| Task instructions |
Within the records below, reproduce without change the lines from the line that has "pad.build_patch()" through the line that has "cad_parts[node].hide_render = cad_parts[node].hide_viewport", and only those.

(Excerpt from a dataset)
+++

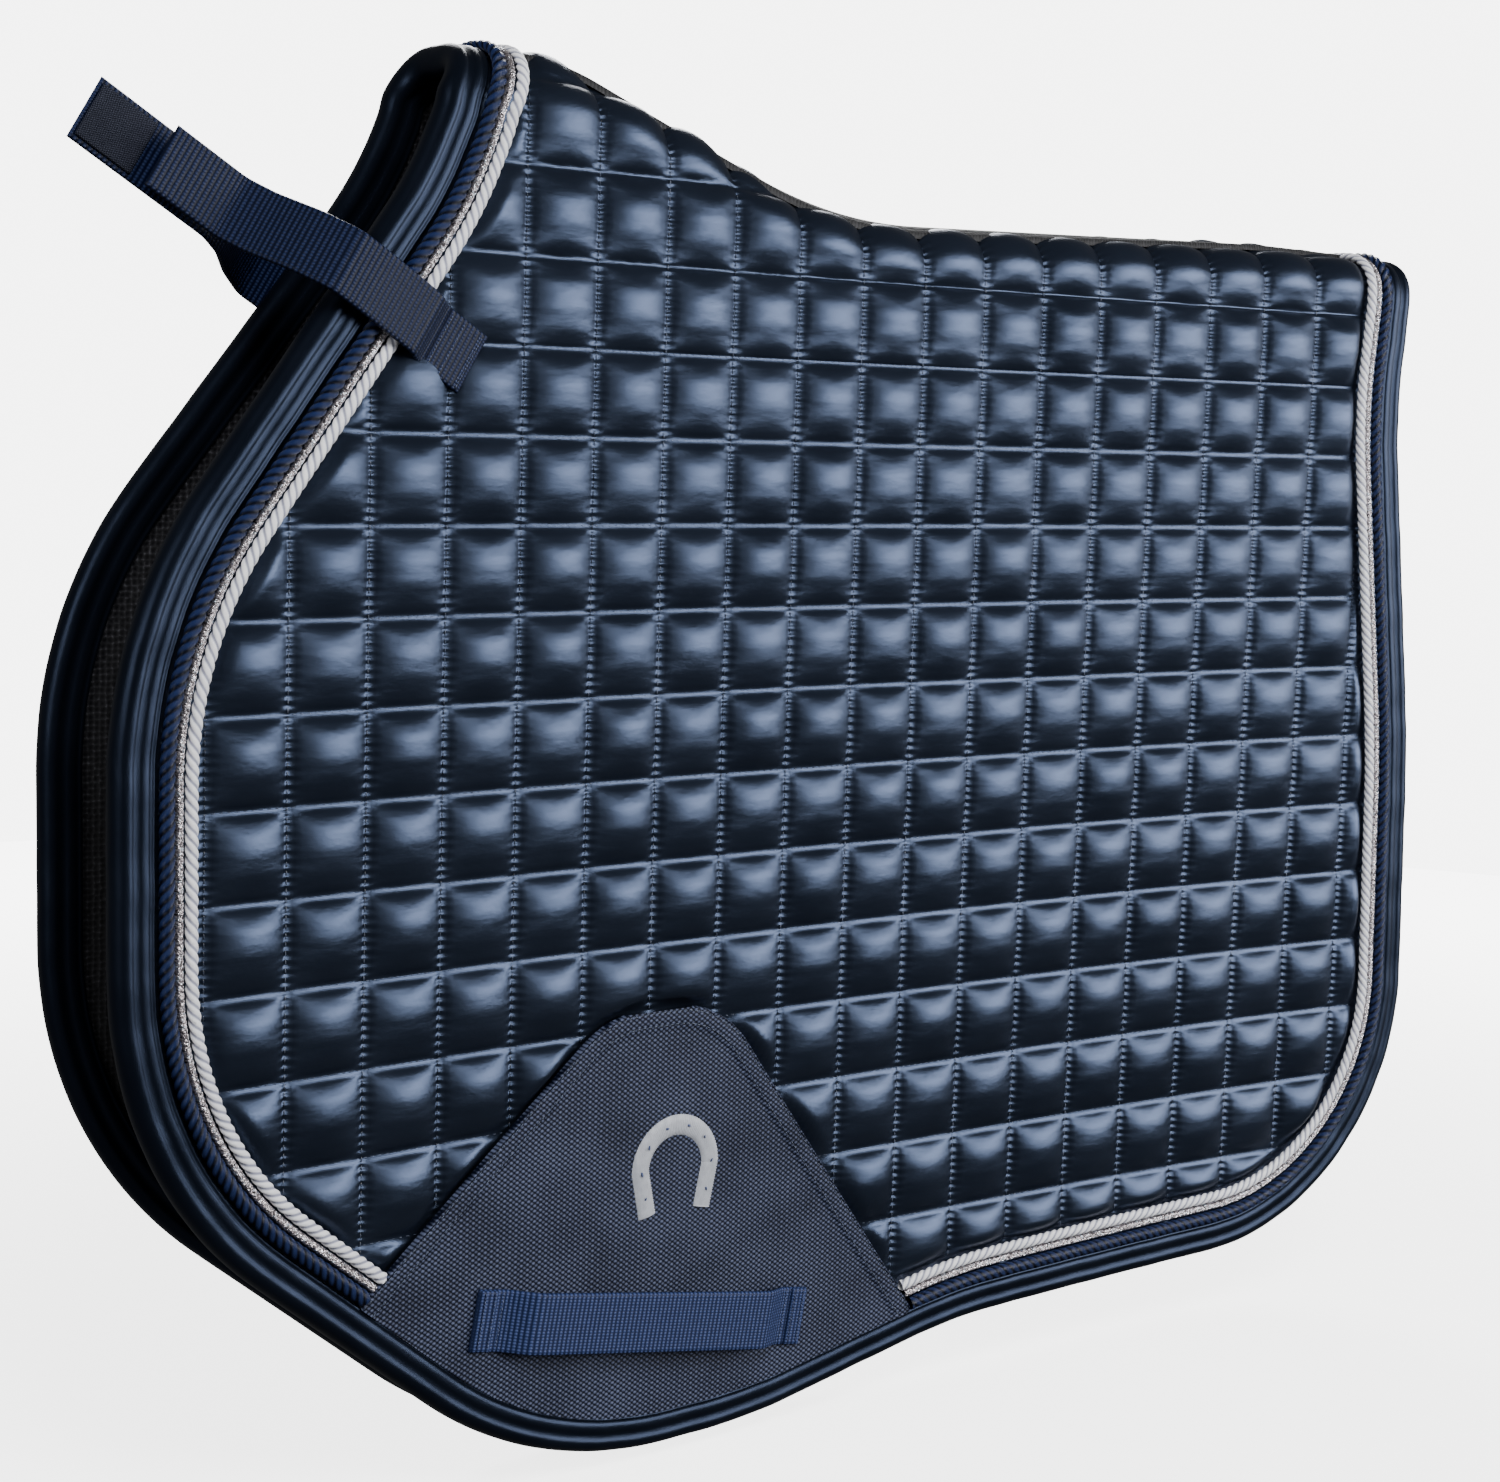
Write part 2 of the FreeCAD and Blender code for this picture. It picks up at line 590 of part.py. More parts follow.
    def strap_line(self, bend, meet, length, base_y, drift):
        """Inner face of a free strap: over the cords, round the flap's edge and along the middle plane.

        bend and meet are where it turns round the edge and where it reaches the middle plane, base_y is the
        hinge's Y on the left side, and drift is the change of Y per millimetre of strap.
        """
        v = self.size
        over = v["navy_cord_width"] * 0.8 + v["strap_clearance"]
        middle = base_y + v["strap_centre_gap"]
        fall = middle + drift * meet - over
        return [(0.6, 0), (v["strap_step"] * 0.3, 0), (v["strap_step"], over), (bend * 0.72, over + 1.2),
                (bend, over + 0.6), (bend + (meet - bend) * 0.35, over + fall * 0.3),
                (bend + (meet - bend) * 0.7, over + fall * 0.78), (meet, over + fall),
                (length, middle + drift * length)]

    def build_straps(self):
        """Sewn ends, free lengths and hook-and-loop tapes of both billet straps."""
        v = self.size
        along, start = self.strap_frame()
        anchor_line = [(0, 0), (v["anchor_length"], 0)]
        anchor = self.strip_body("Anchor", self.bent_profile(anchor_line, v["webbing_thickness"]),
                                 "Sizes.webbing_width")
        self.place_strip(anchor, start, along)
        self.keep_pair(anchor, "billet_anchor")
        hinge = start + along * v["anchor_length"]
        bend = self.hinge_to_edge() + v["strap_past_edge"]
        meet = bend + v["strap_turn"]
        for side, tail in (("left", v["left_strap_tail"]), ("right", v["right_strap_tail"])):
            length = meet + tail
            line = self.strap_line(bend, meet, length, hinge.y, along.y)
            strap = self.strip_body(side.capitalize() + "Strap",
                                    self.bent_profile(line, v["webbing_thickness"]), "Sizes.webbing_width")
            lift = v["tape_thickness"] + 0.05
            tape_line = [(at, hinge.y + v["strap_centre_gap"] + along.y * at - lift)
                         for at in (length - v["tape_length"] - 1.5, length - 1.5)]
            tape = self.strip_body(side.capitalize() + "Tape",
                                   self.bent_profile(tape_line, v["tape_thickness"]),
                                   "Sizes.webbing_width - 4")
            right = side == "right"
            origin = Vector(hinge.x, -hinge.y if right else hinge.y, hinge.z)
            aim = Vector(along.x, -along.y if right else along.y, along.z)
            for body, label in ((strap, "billet_strap"), (tape, "billet_tape")):
                self.place_strip(body, origin, aim, mirror_side=right)
                self.keep(body, "%s_%s" % (side, label))

    # -- output ----------------------------------------------------------------------------------

    def check(self):
        """Stops if any object failed or any piece is missing or unsound."""
        self.doc.recompute()
        for item in self.doc.Objects:
            if "Invalid" in item.State or "Error" in item.State:
                raise RuntimeError("%s did not compute: %s" % (item.Name, item.State))
        for piece in self.pieces:
            shape = piece.Shape
            if shape.isNull() or not shape.isValid() or not shape.Solids:
                raise RuntimeError("%s has no sound solid" % piece.Label)

    def write(self):
        """Writes each piece to its own STEP file."""
        os.makedirs("parts", exist_ok=True)
        for piece in self.pieces:
            piece.Shape.exportStep(os.path.join("parts", piece.Label + ".step"))
            print("%-26s solids %d  volume %.1f cm3" % (piece.Label, len(piece.Shape.Solids),
                                                        piece.Shape.Volume / 1000))


def main():
    pad = PadBuilder()
    pad.build_cutters()
    pad.build_flaps()
    pad.build_crest()
    pad.build_patch()
    pad.build_loop()
    pad.build_straps()
    pad.check()
    pad.write()


main()
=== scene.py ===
"""Quilted saddle pad: the made-up surfaces, trims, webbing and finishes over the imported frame.

Frame: metres, +Z up, -X towards the horse's head, -Y is the horse's left. Sizes in the classes are
millimetres, as a maker writes them, and become metres only when a mesh is written.
"""

import json
import logging
import math
from dataclasses import dataclass, field
from enum import Enum
from typing import Sequence

import bpy
import numpy as np
from mathutils import Euler, Matrix


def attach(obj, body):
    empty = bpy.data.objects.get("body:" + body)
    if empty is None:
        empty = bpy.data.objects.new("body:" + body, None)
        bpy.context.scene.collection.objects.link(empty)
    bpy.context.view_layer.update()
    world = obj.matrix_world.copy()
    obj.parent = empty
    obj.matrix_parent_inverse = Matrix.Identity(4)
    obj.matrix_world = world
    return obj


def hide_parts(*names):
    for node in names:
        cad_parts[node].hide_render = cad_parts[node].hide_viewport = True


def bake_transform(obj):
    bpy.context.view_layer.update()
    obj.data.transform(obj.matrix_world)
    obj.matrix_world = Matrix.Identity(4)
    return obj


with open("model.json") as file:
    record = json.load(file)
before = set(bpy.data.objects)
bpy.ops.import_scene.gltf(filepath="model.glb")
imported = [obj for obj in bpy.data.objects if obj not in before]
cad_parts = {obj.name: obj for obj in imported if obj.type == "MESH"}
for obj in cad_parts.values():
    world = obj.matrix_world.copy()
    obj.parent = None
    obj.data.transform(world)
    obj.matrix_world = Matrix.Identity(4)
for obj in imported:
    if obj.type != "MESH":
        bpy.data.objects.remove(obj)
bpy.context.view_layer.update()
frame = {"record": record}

LOG = logging.getLogger("saddle_pad")
MM = 0.001
SEED = 20
WAVE_RADIANS = 20.0
CAP_SCALE = (0.995, 0.02)
CAP_REACH = 0.3


class Side(Enum):
    """Which half of the pad a piece belongs to; the value is the sign of its Y."""

    LEFT = -1
    RIGHT = 1

    @property
    def word(self) -> str:
        """The side's name, as the frame's nodes spell it."""
        return self.name.lower()


class Run(Enum):
    """The two runs of corded trim on each flap."""

    FRONT = "front"
    REAR = "rear"


# -- shape ---------------------------------------------------------------------------------------


def smoothstep(value: np.ndarray) -> np.ndarray:
    """Smooth ramp from 0 at 0 to 1 at 1."""
    clipped = np.clip(value, 0.0, 1.0)
    return clipped * clipped * (3 - 2 * clipped)


def unit(vectors: np.ndarray) -> np.ndarray:
    """The same vectors, each at length 1."""
    return vectors / np.linalg.norm(vectors, axis=-1, keepdims=True)


def lengths_along(points: np.ndarray) -> np.ndarray:
    """Distance of each point from the first, along the line that they make."""
    return np.r_[0, np.cumsum(np.linalg.norm(np.diff(points, axis=0), axis=1))]


def read_along(at: np.ndarray, lengths: np.ndarray, values: np.ndarray) -> np.ndarray:
    """Values given at some lengths along a line, read at others."""
    return np.stack([np.interp(at, lengths, column) for column in values.T], axis=1)


def rounded_line(corners: Sequence[tuple[float, float, float]], closed: bool, step: float) -> np.ndarray:
    """Points along a line whose corners are rounded by tangent arcs.

    Args:
        corners: (x, z, radius) of each corner, in millimetres.
        closed: whether the last corner runs back to the first.
        step: spacing of the points along arcs and straights.

    Returns:
        An (n, 2) array of x and z.
    """
    count = len(corners)
    places = [np.array(corner[:2], float) for corner in corners]
    turns: list[np.ndarray] = []
    for i, (_, _, radius) in enumerate(corners):
        inner = closed or 0 < i < count - 1
        if radius <= 0 or not inner:
            turns.append(places[i][None])
            continue
        back = places[i - 1] - places[i]
        ahead = places[(i + 1) % count] - places[i]
        back /= np.linalg.norm(back)
        ahead /= np.linalg.norm(ahead)
        half = math.acos(float(np.clip(back @ ahead, -1, 1))) / 2
        bisector = (back + ahead) / np.linalg.norm(back + ahead)
        centre = places[i] + bisector * radius / math.sin(half)
        entry = places[i] + back * radius / math.tan(half) - centre
        sweep = math.pi - 2 * half
        if entry[0] * ahead[1] - entry[1] * ahead[0] < 0:
            sweep = -sweep
        angles = np.linspace(0, sweep, max(3, int(abs(sweep) * radius / step) + 1))
        turned = np.stack([entry[0] * np.cos(angles) - entry[1] * np.sin(angles),
                           entry[0] * np.sin(angles) + entry[1] * np.cos(angles)], axis=1)
        turns.append(centre + turned)
    rough = np.concatenate(turns + ([turns[0][:1]] if closed else []))
    lengths = lengths_along(rough)
    return read_along(np.linspace(0, lengths[-1], max(2, int(lengths[-1] / step))), lengths, rough)


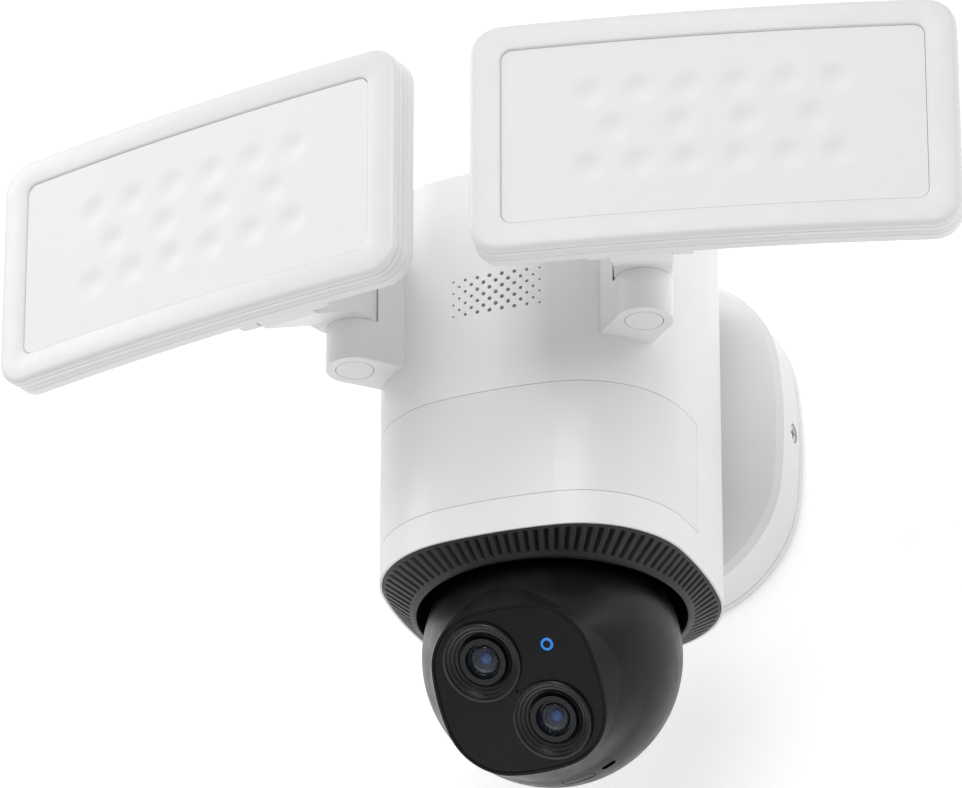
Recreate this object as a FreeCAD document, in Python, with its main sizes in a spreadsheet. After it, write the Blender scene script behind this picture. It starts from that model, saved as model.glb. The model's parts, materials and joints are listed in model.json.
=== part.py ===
import FreeCAD, Part
import math
import os
import re
import Sketcher

# Floodlight security camera: a wall base carries a tall housing with two hinged
# lamps on its front corners and a ball-shaped camera head hanging under it.
# Frame: origin on the wall plane at the centre of the wall base, +Z up, the wall
# on the +Y side, so that everything stands on the -Y side. Millimetres, degrees.

Vector = FreeCAD.Vector
Rotation = FreeCAD.Rotation
Placement = FreeCAD.Placement
X_AXIS = Vector(1, 0, 0)
Y_AXIS = Vector(0, 1, 0)
Z_AXIS = Vector(0, 0, 1)
ORIGIN = Vector(0, 0, 0)

DRIVING_SIZES = {
    # wall base
    "base_half": 68.4,
    "base_depth": 25.3,
    "base_wall": 3.0,
    "base_edge": 2.3,
    "base_groove": 4.3,
    "gasket_depth": 1.2,
    "plate_thick": 1.6,
    "plate_length": 112.0,
    "plate_width": 30.0,
    "box_screw_spacing": 88.9,
    "box_slot_radius": 2.3,
    "box_slot_length": 14.0,
    "wire_hole": 12.0,
    "side_screw_y": -11.2,
    "side_screw_head": 3.4,
    "side_screw_shank": 2.0,
    # housing
    "body_axis_y": -88.2,
    "floor_z": -91.0,
    "body_half": 58.7,
    "body_tall": 148.0,
    "body_wall": 2.6,
    "body_edge": 1.6,
    "collar_radius": 41.0,
    "window_low": 12.7,
    "window_high": 56.7,
    "window_back": 7.25,
    "seam": 0.2,
    "grille_z": 96.4,
    "grille_pitch_x": 2.37,
    "grille_pitch_z": 4.7,
    "grille_hole": 0.82,
    "ring_half": 57.9,
    "ring_hole": 48.7,
    "ring_drop": 7.6,
    "cup_wall": 2.2,
    "cup_top": 25.0,
    "chassis_z": 37.0,
    "chassis_thick": 3.0,
    # head
    "head_radius": 47.1,
    "head_wall": 2.4,
    "head_drop": 23.7,
    "head_pan": -3.5,
    "head_tilt": 40.3,
    "head_split": 18.0,
    "face_half": 30.0,
    "lens_offset_x": 10.1,
    "lens_offset_z": 12.6,
    "lens_radius": 14.7,
    "stem_half_x": 12.0,
    "stem_half_y": 10.0,
    "axle_radius": 4.0,
    # lamp arms
    "hinge_x": 55.6,
    "hinge_y": -55.6,
    "bracket_low": 75.7,
    "bracket_tall": 16.0,
    "bracket_half": 10.2,
    "knuckle_radius": 10.5,
    "knuckle_top": 117.5,
    "hinge_pin": 4.0,
    "fit_gap": 0.05,
    "lamp_yaw": 13.0,
    "clevis_x": 3.2,
    "clevis_gap": 11.3,
    "ear_thick": 7.4,
    "ear_radius": 8.2,
    "tilt_y": -41.0,
    "tilt_z": 89.0,
    "tilt_pin": 3.0,
    # lamps
    "lamp_x": 31.4,
    "lamp_front": -60.8,
    "lamp_z": 122.4,
    "lamp_bend": 1084.0,
    "lamp_half_x": 87.1,
    "lamp_half_z": 45.6,
    "lamp_corner": 11.0,
    "lamp_depth": 11.2,
    "bezel_depth": 5.2,
    "view_half_x": 75.7,
    "view_half_z": 34.9,
    "led_pitch": 17.6,
    "led_mid_pitch": 23.5,
    "led_rows": 14.9,
}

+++

| Response to this task |
    pad.build_patch()
    pad.build_loop()
    pad.build_straps()
    pad.check()
    pad.write()


main()
=== scene.py ===
"""Quilted saddle pad: the made-up surfaces, trims, webbing and finishes over the imported frame.

Frame: metres, +Z up, -X towards the horse's head, -Y is the horse's left. Sizes in the classes are
millimetres, as a maker writes them, and become metres only when a mesh is written.
"""

import json
import logging
import math
from dataclasses import dataclass, field
from enum import Enum
from typing import Sequence

import bpy
import numpy as np
from mathutils import Euler, Matrix


def attach(obj, body):
    empty = bpy.data.objects.get("body:" + body)
    if empty is None:
        empty = bpy.data.objects.new("body:" + body, None)
        bpy.context.scene.collection.objects.link(empty)
    bpy.context.view_layer.update()
    world = obj.matrix_world.copy()
    obj.parent = empty
    obj.matrix_parent_inverse = Matrix.Identity(4)
    obj.matrix_world = world
    return obj


def hide_parts(*names):
    for node in names:
        cad_parts[node].hide_render = cad_parts[node].hide_viewport = True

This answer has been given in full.